- DATA FOR THIS TASK -
§ §
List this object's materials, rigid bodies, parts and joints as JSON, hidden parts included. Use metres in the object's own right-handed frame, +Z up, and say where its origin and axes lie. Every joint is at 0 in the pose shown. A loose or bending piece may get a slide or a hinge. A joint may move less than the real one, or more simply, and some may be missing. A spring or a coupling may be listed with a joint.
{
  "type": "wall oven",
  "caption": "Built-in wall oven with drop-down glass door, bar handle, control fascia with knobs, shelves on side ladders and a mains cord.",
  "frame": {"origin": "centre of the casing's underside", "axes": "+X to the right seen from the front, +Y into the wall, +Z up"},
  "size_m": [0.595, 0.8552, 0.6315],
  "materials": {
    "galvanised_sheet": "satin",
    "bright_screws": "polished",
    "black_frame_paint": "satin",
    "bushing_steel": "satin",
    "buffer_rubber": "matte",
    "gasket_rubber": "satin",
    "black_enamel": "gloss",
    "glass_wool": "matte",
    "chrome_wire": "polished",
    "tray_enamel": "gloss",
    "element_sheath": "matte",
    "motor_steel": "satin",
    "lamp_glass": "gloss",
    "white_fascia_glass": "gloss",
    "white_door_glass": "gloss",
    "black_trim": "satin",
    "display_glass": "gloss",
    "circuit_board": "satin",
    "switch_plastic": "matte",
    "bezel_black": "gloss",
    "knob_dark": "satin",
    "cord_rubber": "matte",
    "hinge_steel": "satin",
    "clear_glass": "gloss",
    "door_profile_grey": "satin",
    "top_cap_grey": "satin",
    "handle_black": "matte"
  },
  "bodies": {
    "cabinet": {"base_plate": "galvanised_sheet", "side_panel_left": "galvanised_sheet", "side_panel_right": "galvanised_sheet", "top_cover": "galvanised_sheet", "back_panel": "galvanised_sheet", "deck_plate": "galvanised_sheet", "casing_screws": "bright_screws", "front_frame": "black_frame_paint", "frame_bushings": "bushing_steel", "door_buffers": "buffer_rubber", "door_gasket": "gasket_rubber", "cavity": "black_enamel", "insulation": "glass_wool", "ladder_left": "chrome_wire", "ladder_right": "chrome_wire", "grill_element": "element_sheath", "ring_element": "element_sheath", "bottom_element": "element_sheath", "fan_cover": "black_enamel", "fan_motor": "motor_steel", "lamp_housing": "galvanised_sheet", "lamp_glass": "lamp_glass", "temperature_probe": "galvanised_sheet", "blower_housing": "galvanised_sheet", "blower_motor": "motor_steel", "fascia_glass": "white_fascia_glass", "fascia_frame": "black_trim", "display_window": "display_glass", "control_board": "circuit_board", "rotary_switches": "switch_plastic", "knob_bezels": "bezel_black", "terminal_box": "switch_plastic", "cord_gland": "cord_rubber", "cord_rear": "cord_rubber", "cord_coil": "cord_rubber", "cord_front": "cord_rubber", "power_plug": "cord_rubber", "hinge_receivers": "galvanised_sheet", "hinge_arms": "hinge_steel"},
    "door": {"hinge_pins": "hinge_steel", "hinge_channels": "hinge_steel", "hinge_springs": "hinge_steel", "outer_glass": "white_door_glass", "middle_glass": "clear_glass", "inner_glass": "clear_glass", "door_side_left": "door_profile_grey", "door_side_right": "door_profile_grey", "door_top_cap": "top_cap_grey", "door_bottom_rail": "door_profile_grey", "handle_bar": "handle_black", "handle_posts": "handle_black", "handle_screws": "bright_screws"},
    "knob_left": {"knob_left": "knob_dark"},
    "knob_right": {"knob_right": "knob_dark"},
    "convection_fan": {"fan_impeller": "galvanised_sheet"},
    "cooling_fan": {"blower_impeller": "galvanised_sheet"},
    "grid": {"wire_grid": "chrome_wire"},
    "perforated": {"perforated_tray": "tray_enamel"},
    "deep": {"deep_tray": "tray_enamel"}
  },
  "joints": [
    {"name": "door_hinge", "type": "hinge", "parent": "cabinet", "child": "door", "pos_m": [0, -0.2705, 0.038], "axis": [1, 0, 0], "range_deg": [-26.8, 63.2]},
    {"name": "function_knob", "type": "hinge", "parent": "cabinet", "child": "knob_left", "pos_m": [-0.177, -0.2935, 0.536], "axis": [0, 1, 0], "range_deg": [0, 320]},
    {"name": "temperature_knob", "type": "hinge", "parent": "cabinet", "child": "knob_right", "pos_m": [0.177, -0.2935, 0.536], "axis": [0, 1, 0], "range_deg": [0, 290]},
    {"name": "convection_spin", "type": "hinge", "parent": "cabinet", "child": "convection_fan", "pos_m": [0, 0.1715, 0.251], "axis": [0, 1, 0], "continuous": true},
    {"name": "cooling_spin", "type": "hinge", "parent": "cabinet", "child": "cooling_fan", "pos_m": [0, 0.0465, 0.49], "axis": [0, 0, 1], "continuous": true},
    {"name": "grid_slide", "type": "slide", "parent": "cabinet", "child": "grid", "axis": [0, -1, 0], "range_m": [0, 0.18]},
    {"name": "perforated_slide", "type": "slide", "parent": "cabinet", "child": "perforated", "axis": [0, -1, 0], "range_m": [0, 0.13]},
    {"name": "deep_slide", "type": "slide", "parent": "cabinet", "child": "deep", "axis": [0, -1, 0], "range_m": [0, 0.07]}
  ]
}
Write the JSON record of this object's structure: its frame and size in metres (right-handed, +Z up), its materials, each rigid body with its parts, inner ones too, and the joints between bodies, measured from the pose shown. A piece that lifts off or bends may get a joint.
§ §
- OBJECTIVE -
Nothing in the data may differ; print all of it exactly as written.

- TASK RESPONSE -
List this object's materials, rigid bodies, parts and joints as JSON, hidden parts included. Use metres in the object's own right-handed frame, +Z up, and say where its origin and axes lie. Every joint is at 0 in the pose shown. A loose or bending piece may get a slide or a hinge. A joint may move less than the real one, or more simply, and some may be missing. A spring or a coupling may be listed with a joint.
{
  "type": "wall oven",
  "caption": "Built-in wall oven with drop-down glass door, bar handle, control fascia with knobs, shelves on side ladders and a mains cord.",
  "frame": {"origin": "centre of the casing's underside", "axes": "+X to the right seen from the front, +Y into the wall, +Z up"},
  "size_m": [0.595, 0.8552, 0.6315],
  "materials": {
    "galvanised_sheet": "satin",
    "bright_screws": "polished",
    "black_frame_paint": "satin",
    "bushing_steel": "satin",
    "buffer_rubber": "matte",
    "gasket_rubber": "satin",
    "black_enamel": "gloss",
    "glass_wool": "matte",
    "chrome_wire": "polished",
    "tray_enamel": "gloss",
    "element_sheath": "matte",
    "motor_steel": "satin",
    "lamp_glass": "gloss",
    "white_fascia_glass": "gloss",
    "white_door_glass": "gloss",
    "black_trim": "satin",
    "display_glass": "gloss",
    "circuit_board": "satin",
    "switch_plastic": "matte",
    "bezel_black": "gloss",
    "knob_dark": "satin",
    "cord_rubber": "matte",
    "hinge_steel": "satin",
    "clear_glass": "gloss",
    "door_profile_grey": "satin",
    "top_cap_grey": "satin",
    "handle_black": "matte"
  },
  "bodies": {
    "cabinet": {"base_plate": "galvanised_sheet", "side_panel_left": "galvanised_sheet", "side_panel_right": "galvanised_sheet", "top_cover": "galvanised_sheet", "back_panel": "galvanised_sheet", "deck_plate": "galvanised_sheet", "casing_screws": "bright_screws", "front_frame": "black_frame_paint", "frame_bushings": "bushing_steel", "door_buffers": "buffer_rubber", "door_gasket": "gasket_rubber", "cavity": "black_enamel", "insulation": "glass_wool", "ladder_left": "chrome_wire", "ladder_right": "chrome_wire", "grill_element": "element_sheath", "ring_element": "element_sheath", "bottom_element": "element_sheath", "fan_cover": "black_enamel", "fan_motor": "motor_steel", "lamp_housing": "galvanised_sheet", "lamp_glass": "lamp_glass", "temperature_probe": "galvanised_sheet", "blower_housing": "galvanised_sheet", "blower_motor": "motor_steel", "fascia_glass": "white_fascia_glass", "fascia_frame": "black_trim", "display_window": "display_glass", "control_board": "circuit_board", "rotary_switches": "switch_plastic", "knob_bezels": "bezel_black", "terminal_box": "switch_plastic", "cord_gland": "cord_rubber", "cord_rear": "cord_rubber", "cord_coil": "cord_rubber", "cord_front": "cord_rubber", "power_plug": "cord_rubber", "hinge_receivers": "galvanised_sheet", "hinge_arms": "hinge_steel"},
    "door": {"hinge_pins": "hinge_steel", "hinge_channels": "hinge_steel", "hinge_springs": "hinge_steel", "outer_glass": "white_door_glass", "middle_glass": "clear_glass", "inner_glass": "clear_glass", "door_side_left": "door_profile_grey", "door_side_right": "door_profile_grey", "door_top_cap": "top_cap_grey", "door_bottom_rail": "door_profile_grey", "handle_bar": "handle_black", "handle_posts": "handle_black", "handle_screws": "bright_screws"},
    "knob_left": {"knob_left": "knob_dark"},
    "knob_right": {"knob_right": "knob_dark"},
    "convection_fan": {"fan_impeller": "galvanised_sheet"},
    "cooling_fan": {"blower_impeller": "galvanised_sheet"},
    "grid": {"wire_grid": "chrome_wire"},
    "perforated": {"perforated_tray": "tray_enamel"},
    "deep": {"deep_tray": "tray_enamel"}
  },
  "joints": [
    {"name": "door_hinge", "type": "hinge", "parent": "cabinet", "child": "door", "pos_m": [0, -0.2705, 0.038], "axis": [1, 0, 0], "range_deg": [-26.8, 63.2]},
    {"name": "function_knob", "type": "hinge", "parent": "cabinet", "child": "knob_left", "pos_m": [-0.177, -0.2935, 0.536], "axis": [0, 1, 0], "range_deg": [0, 320]},
    {"name": "temperature_knob", "type": "hinge", "parent": "cabinet", "child": "knob_right", "pos_m": [0.177, -0.2935, 0.536], "axis": [0, 1, 0], "range_deg": [0, 290]},
    {"name": "convection_spin", "type": "hinge", "parent": "cabinet", "child": "convection_fan", "pos_m": [0, 0.1715, 0.251], "axis": [0, 1, 0], "continuous": true},
    {"name": "cooling_spin", "type": "hinge", "parent": "cabinet", "child": "cooling_fan", "pos_m": [0, 0.0465, 0.49], "axis": [0, 0, 1], "continuous": true},
    {"name": "grid_slide", "type": "slide", "parent": "cabinet", "child": "grid", "axis": [0, -1, 0], "range_m": [0, 0.18]},
    {"name": "perforated_slide", "type": "slide", "parent": "cabinet", "child": "perforated", "axis": [0, -1, 0], "range_m": [0, 0.13]},
    {"name": "deep_slide", "type": "slide", "parent": "cabinet", "child": "deep", "axis": [0, -1, 0], "range_m": [0, 0.07]}
  ]
}
Write the JSON record of this object's structure: its frame and size in metres (right-handed, +Z up), its materials, each rigid body with its parts, inner ones too, and the joints between bodies, measured from the pose shown. A piece that lifts off or bends may get a joint.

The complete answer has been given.